Ideally yes. The two tools share most core logic (formulas, pivot tables, charts), so once you’re solid in Excel, Google Sheets takes very little extra effort. Most Australian professionals end up using both depending on the employer.
Which one is better for a career in finance or accounting?
Excel, without much debate. Financial modelling, Power Query and Power Pivot are still the industry standard in Australian banking, accounting and insurance, and most interview skills tests are built around Excel specifically.
Is Google Sheets good enough for small businesses?
For most small businesses, yes. Google Sheets is free, collaborative, and covers everything from budgeting to simple reporting without a Microsoft 365 subscription. It becomes limiting once datasets grow large or complex modelling is needed.

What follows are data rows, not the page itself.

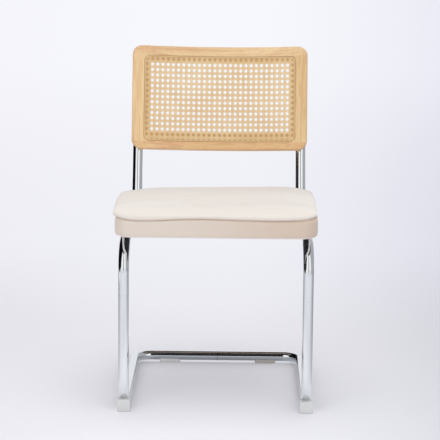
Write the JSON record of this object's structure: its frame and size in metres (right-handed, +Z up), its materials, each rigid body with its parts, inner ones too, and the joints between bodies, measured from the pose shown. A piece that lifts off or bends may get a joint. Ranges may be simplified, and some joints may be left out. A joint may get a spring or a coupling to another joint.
{
  "type": "cantilever dining chair",
  "caption": "Cantilever dining chair with a bent chromed tube frame, a boxed upholstered seat and a curved wooden back panel filled with woven cane.",
  "frame": {"origin": "on the floor under the middle of the chair's bounding box", "axes": "+Z up; the sitter faces -Y, so the back panel is towards +Y; +X is the right side of the picture"},
  "size_m": [0.478, 0.5568, 0.8306],
  "materials": {
    "tube": "polished chromed steel tube",
    "fastener": "bright zinc-plated steel",
    "insert": "turned brass",
    "plug": "turned steel",
    "collar": "polished chromed steel",
    "glide": "clear, slightly milky moulded plastic",
    "black_plastic": "black moulded plastic",
    "board": "raw plywood",
    "foam": "open cell foam block",
    "cover": "cream short-pile velvet",
    "dust_cloth": "thin black non-woven cloth",
    "back_wood": "pale bleached beech, satin lacquer",
    "tenon_wood": "raw beech",
    "cane": "woven natural cane",
    "spline": "split reed"
  },
  "bodies": {
    "root": {"base_tube_left": "tube", "base_tube_right": "tube", "upper_tube_left": "tube", "upper_tube_right": "tube", "glide_front_left": "glide", "glide_front_right": "glide", "glide_rear_left": "glide", "glide_rear_right": "glide", "leg_plugs": "collar", "bar_plug": "plug", "upright_end_caps": "black_plastic", "seat_saddles": "black_plastic", "seat_bolts": "fastener", "seat_nuts": "insert", "seat_board": "board", "seat_foam": "foam", "seat_cover_top": "cover", "seat_cover_band": "cover", "seat_seam": "cover", "seat_dust_cover": "dust_cloth", "back_rail_top": "back_wood", "back_rail_bottom": "back_wood", "back_stile_left": "back_wood", "back_stile_right": "back_wood", "back_tenons": "tenon_wood", "back_cane": "cane", "back_cane_spline": "spline", "back_bolts": "fastener", "back_inserts": "insert"}
  },
  "joints": []
}
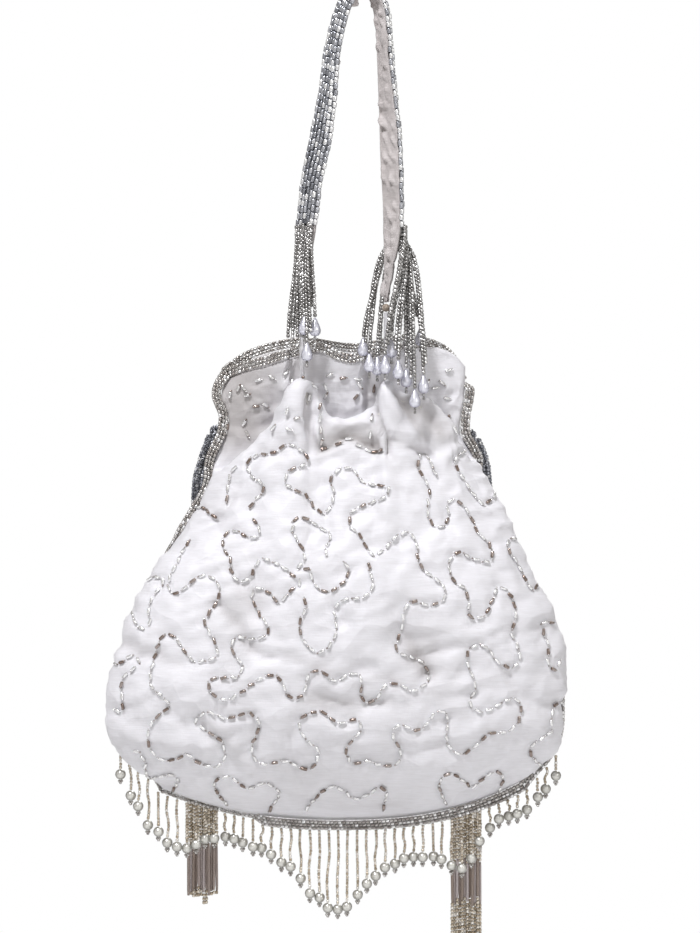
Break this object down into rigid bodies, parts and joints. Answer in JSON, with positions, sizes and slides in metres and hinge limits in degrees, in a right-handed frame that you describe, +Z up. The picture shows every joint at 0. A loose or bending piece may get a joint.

Will learning Excel help me if my employer uses Google Sheets?
Yes. Formula logic, pivot tables and data structuring skills transfer almost directly between the two platforms, so an Excel qualification still strengthens a Google Sheets-based role.
Bottom line: in the Excel vs Google Sheets decision, Excel remains the safer, more universally recognised skill for Australian job seekers, especially in finance, government and enterprise roles, while Google Sheets is the practical everyday tool in agile and small-business settings. The strongest candidates simply learn both.